Source data start

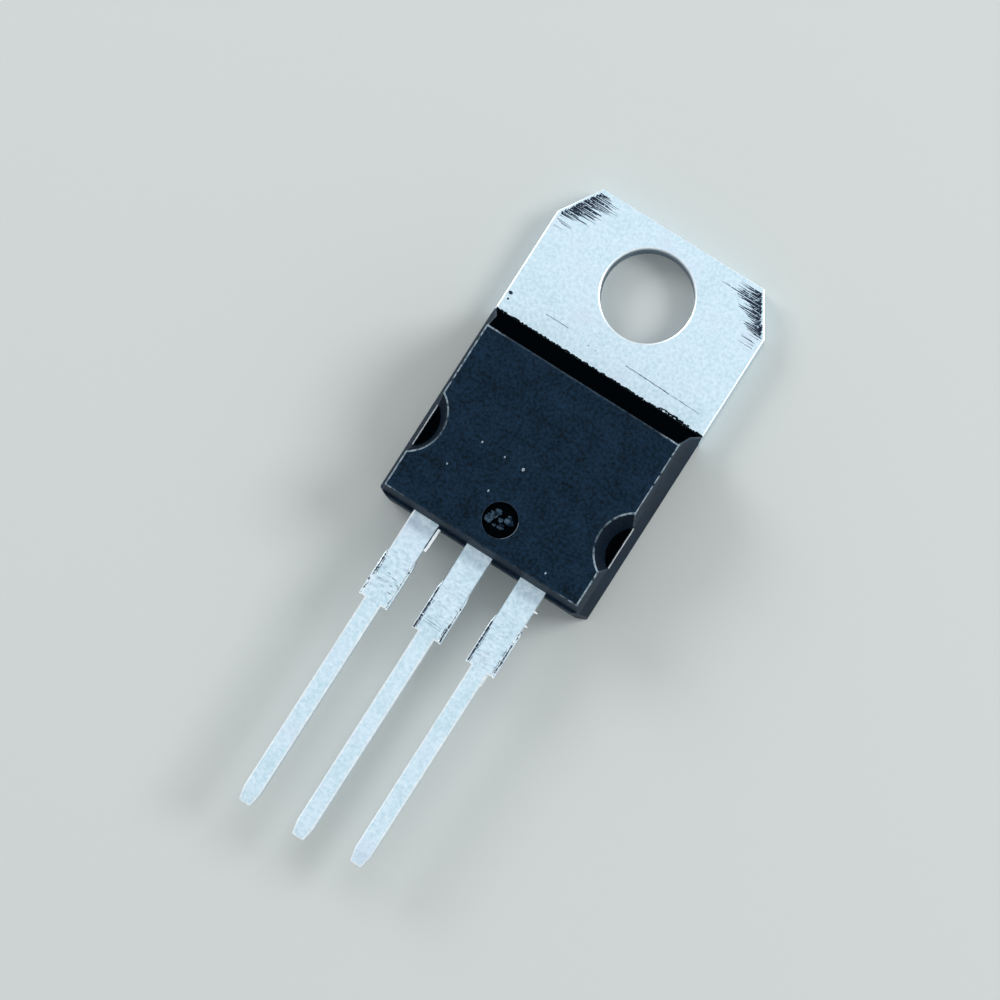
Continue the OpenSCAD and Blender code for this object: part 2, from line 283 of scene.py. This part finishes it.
# The same at its rubbed edges: a pale, broken line, partly wear and partly painted highlight
wornEdgeAndHighlight = makeCompound("rubbed_epoxy_edge_and_painted_highlight", "#02070e", "#182f45", "#93a6b3")
# Epoxy lumps on the floor of the ejector mark, painted lighter as a highlight where they catch more
# light
litReliefCompound = makeCompound("cast_relief_epoxy_painted_highlight", "#0a1420", "#4a6376")
# Painted shade on the slope and on the sunk floors of the notches and the ejector mark: epoxy drawn
# black, with no gloss
paintedShadeCompound = makeSealed("painted_shade_epoxy_slope", "#010203", "#03070b", 0.0, 0.8, 0.1, 0.0)
# Epoxy of the notch walls: dull and dark blue
notchCompound = makeSealed("dull_notch_wall_epoxy", "#050d15", "#122233", 0.0, 0.75, 0.1, 0.03)
# Thin resin that crept past the mould: black
resinFlash = makeCompound("resin_flash", "#030508", "#0b1117")
# Painted highlight along the notches' outer edges: nearly white
notchEdgeHighlight = makeSealed("painted_notch_edge_highlight", "#b9c8d2", "#eaf2f6", 0.0, 0.5, 0.15)
# Painted highlight on the lower right of the ejector mark's rim: a thin grey line
markRimHighlight = makeSealed("painted_rim_highlight", "#40515e", "#6f838f", 0.0, 0.6, 0.05)
# Single grains of filler in the moulded face: pale specks
paleSpeck = makeSealed("pale_filler_speck", "#6d828f", "#9fb3bf", 0.0, 0.6, 0.05)
print("materials made")


# Mesh helpers

def mergedCopy(node):
    shape = bmesh.new()
    shape.from_mesh(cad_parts[node].data)
    bmesh.ops.remove_doubles(shape, verts=shape.verts, dist=0.0001 * mm)
    bmesh.ops.dissolve_limit(
        shape, angle_limit=math.radians(1), verts=shape.verts, edges=shape.edges)
    shape.edges.layers.float.new("bevel_weight_edge")
    return shape


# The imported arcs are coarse, so each of their chords is cut up and pushed out to the true radius
def roundOut(shape, centre, radiusAt, cuts):
    def away(vert):
        return math.hypot(vert.co.x - centre[0], vert.co.y - centre[1])

    arcs = [e for e in shape.edges if e.calc_length() < 0.5 * mm
            and all(abs(away(v) - radiusAt(v.co.z)) < 0.003 * mm for v in e.verts)
            and abs(e.verts[0].co.z - e.verts[1].co.z) < 0.001 * mm]
    made = bmesh.ops.subdivide_edges(shape, edges=arcs, cuts=cuts, use_grid_fill=True)
    for vert in (v for v in made["geom_inner"] if isinstance(v, bmesh.types.BMVert)):
        stretch = radiusAt(vert.co.z) / away(vert)
        vert.co.x = centre[0] + (vert.co.x - centre[0]) * stretch
        vert.co.y = centre[1] + (vert.co.y - centre[1]) * stretch
    print("rounded", len(arcs), "chords")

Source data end

What you have to do -
In the listing above, locate the line containing "# The imported" and the line containing "return math.hypot(vert.co.x - centre[0], vert.co.y", then transcribe both and every line between them verbatim.

Response -
# The imported arcs are coarse, so each of their chords is cut up and pushed out to the true radius
def roundOut(shape, centre, radiusAt, cuts):
    def away(vert):
        return math.hypot(vert.co.x - centre[0], vert.co.y - centre[1])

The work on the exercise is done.